**Goal:**
Find how many lines hold the word "shown". Give only the number.
(begin)
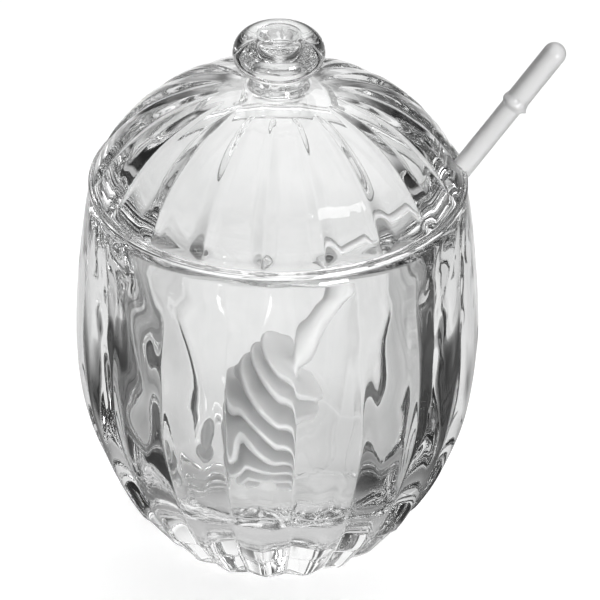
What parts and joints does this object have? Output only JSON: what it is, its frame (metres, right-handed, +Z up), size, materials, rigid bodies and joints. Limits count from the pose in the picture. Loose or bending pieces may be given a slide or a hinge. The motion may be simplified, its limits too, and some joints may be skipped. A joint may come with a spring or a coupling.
{
  "type": "honey pot",
  "caption": "Clear fluted glass honey pot with a domed, knobbed lid and a translucent plastic dipper leaning out through a notch at the rim. Empty.",
  "frame": {"origin": "centre of the flat underside of the pot's foot, on the pot's axis", "axes": "+Z up along the pot's axis; the dipper leans out towards +X, turned ten degrees to +Y"},
  "size_m": [0.1208, 0.1, 0.1398],
  "materials": {
    "crystal_glass": "clear, polished, colourless",
    "frosted_plastic": "milky translucent, satin"
  },
  "bodies": {
    "root": {"pot": "crystal_glass", "lid": "crystal_glass", "dipper": "frosted_plastic"}
  },
  "joints": []
}
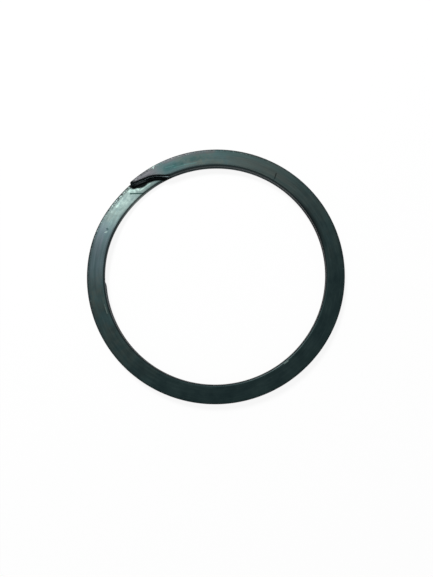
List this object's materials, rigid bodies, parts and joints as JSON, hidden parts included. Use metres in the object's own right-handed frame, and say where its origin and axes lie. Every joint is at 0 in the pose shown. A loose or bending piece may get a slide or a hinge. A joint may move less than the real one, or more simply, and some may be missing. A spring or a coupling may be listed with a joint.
{
  "type": "spiral retaining ring",
  "caption": "External spiral retaining ring: flat spring wire coiled on edge into close turns, with a stepped crossover and finger-cut ends.",
  "frame": {"origin": "centre of the ring, at the face it lies on", "axes": "+Z along the ring's axis; +Y towards the middle of the crossover, where the upper turn steps down to the lower one; +X to the right of it"},
  "size_m": [0.0444, 0.0445, 0.0016],
  "materials": {
    "blackened_spring_steel": "blackened and lightly oiled rolled spring steel, satin, with fine streaks along the wire"
  },
  "bodies": {
    "root": {"spiral_ring": "blackened_spring_steel"}
  },
  "joints": []
}
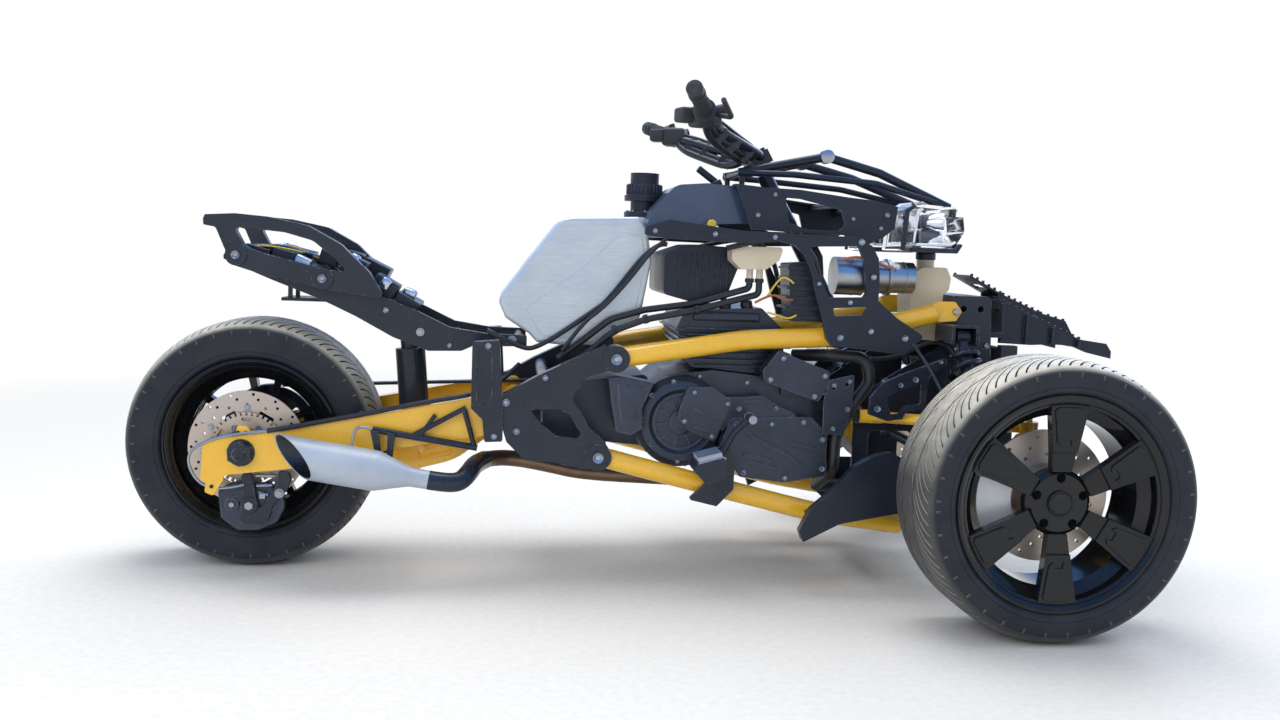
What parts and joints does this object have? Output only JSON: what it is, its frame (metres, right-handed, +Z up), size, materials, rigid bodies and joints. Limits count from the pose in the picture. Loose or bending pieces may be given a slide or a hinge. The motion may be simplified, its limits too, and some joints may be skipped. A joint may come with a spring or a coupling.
{
  "type": "reverse trike",
  "caption": "Reverse trike stripped of bodywork: steered front wheels, open tubular frame and engine, belt-driven rear wheel.",
  "frame": {"origin": "on the ground under the middle of the vehicle's length, on its centre plane", "axes": "+X forward, +Y to the vehicle's left, +Z up"},
  "size_m": [2.445, 1.3852, 1.1771],
  "materials": {
    "yellow_paint": "glossy golden-yellow paint",
    "black_paint": "satin black powder coat",
    "gloss_black": "gloss black wheel paint",
    "engine_metal": "dark grey-blue engine paint",
    "raw_aluminium": "bare brushed aluminium",
    "silencer_paint": "satin grey-blue heat paint",
    "brake_steel": "brake steel with a tan film",
    "steel": "machined steel",
    "caliper_silver": "silver caliper paint",
    "plastic_black": "grained black plastic",
    "cover_blue_black": "smooth blue-black plastic",
    "cream_plastic": "translucent cream plastic",
    "hose_rubber": "black hose rubber",
    "tyre_rubber": "dusty tyre rubber",
    "lamp_lens": "clear lamp lens",
    "grip_rubber": "black grip rubber"
  },
  "bodies": {
    "chassis": {"frame_tubes": "yellow_paint", "rear_frame": "black_paint", "front_bulkhead": "black_paint", "tail_subframe": "black_paint", "grab_rails": "black_paint", "engine_case": "engine_metal", "engine_covers": "engine_metal", "cylinder_head": "engine_metal", "fuel_tank": "raw_aluminium", "filler_cap": "plastic_black", "air_box": "plastic_black", "control_box": "plastic_black", "coolant_bottle": "cream_plastic", "fluid_reservoir": "cream_plastic", "pump_motor": "steel", "dash_cover": "cover_blue_black", "side_carriers": "plastic_black", "upper_cowl": "plastic_black", "nose_trellis": "plastic_black", "headlights": "lamp_lens", "nose_supports": "plastic_black", "deflectors": "plastic_black", "front_braces": "black_paint", "radiator": "black_paint", "foot_controls": "black_paint", "muffler": "silencer_paint", "muffler_bracket": "black_paint", "swingarm": "yellow_paint", "rear_axle": "steel", "rear_caliper": "black_paint", "rear_shock": "black_paint", "drive_belt": "hose_rubber", "hoses": "hose_rubber", "upper_arms": "yellow_paint", "lower_arms": "black_paint", "front_shocks": "black_paint", "steering_column": "black_paint"},
    "steering_link": {"tie_rods": "black_paint"},
    "bars": {"handlebar": "black_paint", "bar_controls": "grip_rubber"},
    "rear_wheel": {"rear_rim": "gloss_black", "rear_tyre": "tyre_rubber", "rear_disc": "brake_steel", "rear_pulley": "black_paint"},
    "upright_right": {"knuckle_right": "yellow_paint", "caliper_right": "caliper_silver"},
    "front_wheel_right": {"front_rim_right": "gloss_black", "front_tyre_right": "tyre_rubber", "front_disc_right": "brake_steel"},
    "upright_left": {"knuckle_left": "yellow_paint", "caliper_left": "caliper_silver"},
    "front_wheel_left": {"front_rim_left": "gloss_black", "front_tyre_left": "tyre_rubber", "front_disc_left": "brake_steel"}
  },
  "joints": [
    {"name": "handlebar_turn", "type": "hinge", "parent": "chassis", "child": "bars", "pos_m": [0.3125, 0, 1.045], "axis": [-0.5, 0, 0.866], "range_deg": [-25, 25]},
    {"name": "link_slide", "type": "slide", "parent": "chassis", "child": "steering_link", "axis": [0, 1, 0], "range_m": [-0.047, 0.047]},
    {"name": "rear_wheel_spin", "type": "hinge", "parent": "chassis", "child": "rear_wheel", "pos_m": [-0.9195, 0, 0.303], "axis": [0, 1, 0], "continuous": true},
    {"name": "steer_right", "type": "hinge", "parent": "chassis", "child": "upright_right", "pos_m": [0.8605, -0.49, 0.306], "axis": [0, 0, 1], "range_deg": [-26, 26]},
    {"name": "front_wheel_spin_right", "type": "hinge", "parent": "upright_right", "child": "front_wheel_right", "pos_m": [0.8605, -0.58, 0.306], "axis": [0, 1, 0], "continuous": true},
    {"name": "steer_left", "type": "hinge", "parent": "chassis", "child": "upright_left", "pos_m": [0.8605, 0.49, 0.306], "axis": [0, 0, 1], "range_deg": [-26, 26]},
    {"name": "front_wheel_spin_left", "type": "hinge", "parent": "upright_left", "child": "front_wheel_left", "pos_m": [0.8605, 0.58, 0.306], "axis": [0, 1, 0], "continuous": true}
  ],
  "couplings": [
    {"joint": "steer_right", "follows": "handlebar_turn", "ratio": 1},
    {"joint": "steer_left", "follows": "handlebar_turn", "ratio": 1},
    {"joint": "link_slide", "follows": "handlebar_turn", "m_per_rad": -0.1066}
  ]
}
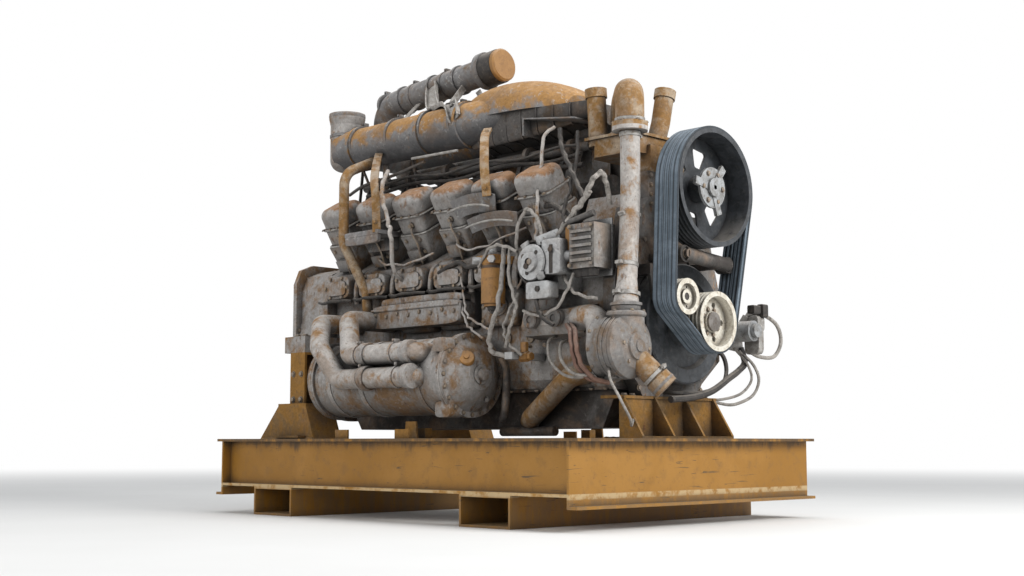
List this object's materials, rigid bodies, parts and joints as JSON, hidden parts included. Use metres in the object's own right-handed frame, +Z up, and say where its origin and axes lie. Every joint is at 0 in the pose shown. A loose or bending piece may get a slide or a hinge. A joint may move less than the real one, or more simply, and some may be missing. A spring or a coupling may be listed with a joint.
{
  "type": "industrial diesel engine on a steel skid",
  "caption": "Industrial V-type diesel engine with belt-driven fan pulley, oil cooler and capped pipework, standing on a fabricated steel skid with fork pockets.",
  "frame": {"origin": "on the ground under the middle of the overall box", "axes": "+X along the crankshaft to the pulley end, +Y to the far bank, +Z up"},
  "size_m": [2.78, 1.82, 2.5519],
  "materials": {
    "skid_enamel": "weathered ochre enamel with grime and scratches",
    "dusty_casting": "dusty grey paint over iron with rust and ochre patches",
    "ochre_casting": "ochre enamel, rubbed and dusty",
    "oily_steel": "dark oily steel",
    "bare_aluminium": "dull cast aluminium",
    "cream_pulley": "cream enamel with dust",
    "black_pulley": "black enamel, dusty",
    "belt_rubber": "worn grey-blue rubber",
    "cap_plastic": "faded orange moulded cap",
    "pipe_steel": "dusty painted pipe with rust",
    "machined_steel": "machined steel under a film of oil"
  },
  "bodies": {
    "engine": {"side_beams": "skid_enamel", "end_beams": "skid_enamel", "cross_beams": "skid_enamel", "fork_tubes": "skid_enamel", "front_support": "skid_enamel", "rear_supports": "skid_enamel", "engine_block": "dusty_casting", "oil_pan": "oily_steel", "front_housing": "dusty_casting", "flywheel_housing": "dusty_casting", "crankcase_doors": "dusty_casting", "cylinder_heads_left": "dusty_casting", "cylinder_heads_right": "dusty_casting", "valve_covers_left": "dusty_casting", "valve_covers_right": "dusty_casting", "plenum_brackets": "pipe_steel", "inlet_cups": "dusty_casting", "air_ducts": "ochre_casting", "rear_crossover": "pipe_steel", "exhaust_manifold": "oily_steel", "exhaust_pipe": "pipe_steel", "exhaust_cap": "cap_plastic", "charge_air_box": "dusty_casting", "air_plenum": "ochre_casting", "pedestals": "dusty_casting", "thermostat_housing": "ochre_casting", "outlet_stubs": "ochre_casting", "top_elbow": "ochre_casting", "coolant_pipe": "pipe_steel", "water_pump": "dusty_casting", "pump_outlet": "ochre_casting", "oil_cooler": "dusty_casting", "cooler_brackets": "dusty_casting", "cooler_pipes": "pipe_steel", "sump_pipe": "ochre_casting", "side_casting": "dusty_casting", "fuel_filter": "cap_plastic", "fuel_pump": "bare_aluminium", "control_unit": "bare_aluminium", "drain_pipe": "ochre_casting", "fan_bracket": "dusty_casting", "idler_bracket": "oily_steel", "belt_tensioner": "oily_steel", "front_sensor_unit": "bare_aluminium", "drive_belt": "belt_rubber"},
    "fan": {"fan_pulley": "black_pulley", "fan_hub": "bare_aluminium"},
    "idler": {"idler_pulley": "cream_pulley"},
    "crank": {"crankshaft": "machined_steel", "crank_damper": "black_pulley", "drive_pulley": "cream_pulley", "flywheel": "machined_steel"}
  },
  "joints": [
    {"name": "crank_turn", "type": "hinge", "parent": "engine", "child": "crank", "pos_m": [1.3, 0, 0.95], "axis": [1, 0, 0], "continuous": true},
    {"name": "fan_turn", "type": "hinge", "parent": "engine", "child": "fan", "pos_m": [1.3, 0, 1.59], "axis": [1, 0, 0], "continuous": true},
    {"name": "idler_turn", "type": "hinge", "parent": "engine", "child": "idler", "pos_m": [1.3, -0.23, 1.052], "axis": [1, 0, 0], "continuous": true}
  ],
  "couplings": [
    {"joint": "fan_turn", "follows": "crank_turn", "ratio": 0.49825},
    {"joint": "idler_turn", "follows": "crank_turn", "ratio": 1.6905}
  ]
}
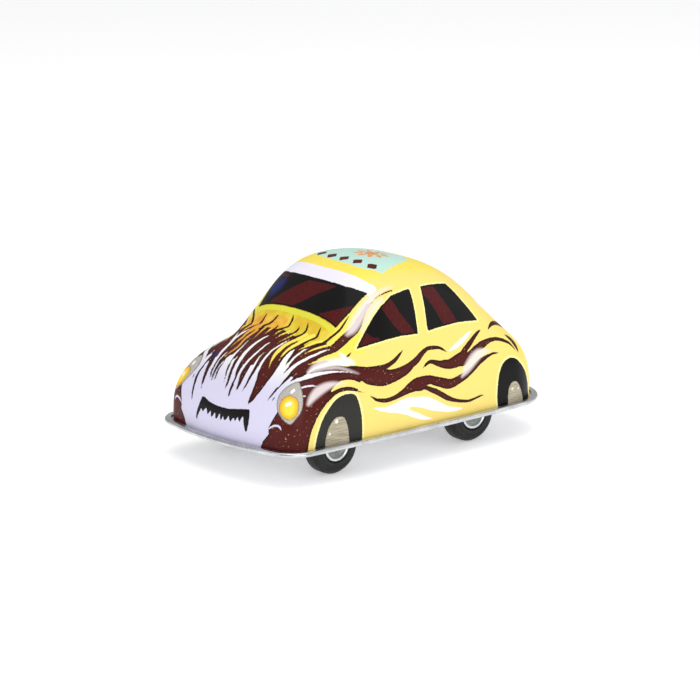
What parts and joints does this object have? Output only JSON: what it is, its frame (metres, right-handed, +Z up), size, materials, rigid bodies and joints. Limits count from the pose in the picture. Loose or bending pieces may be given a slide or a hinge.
(end)
**Solution to the exercise:**
2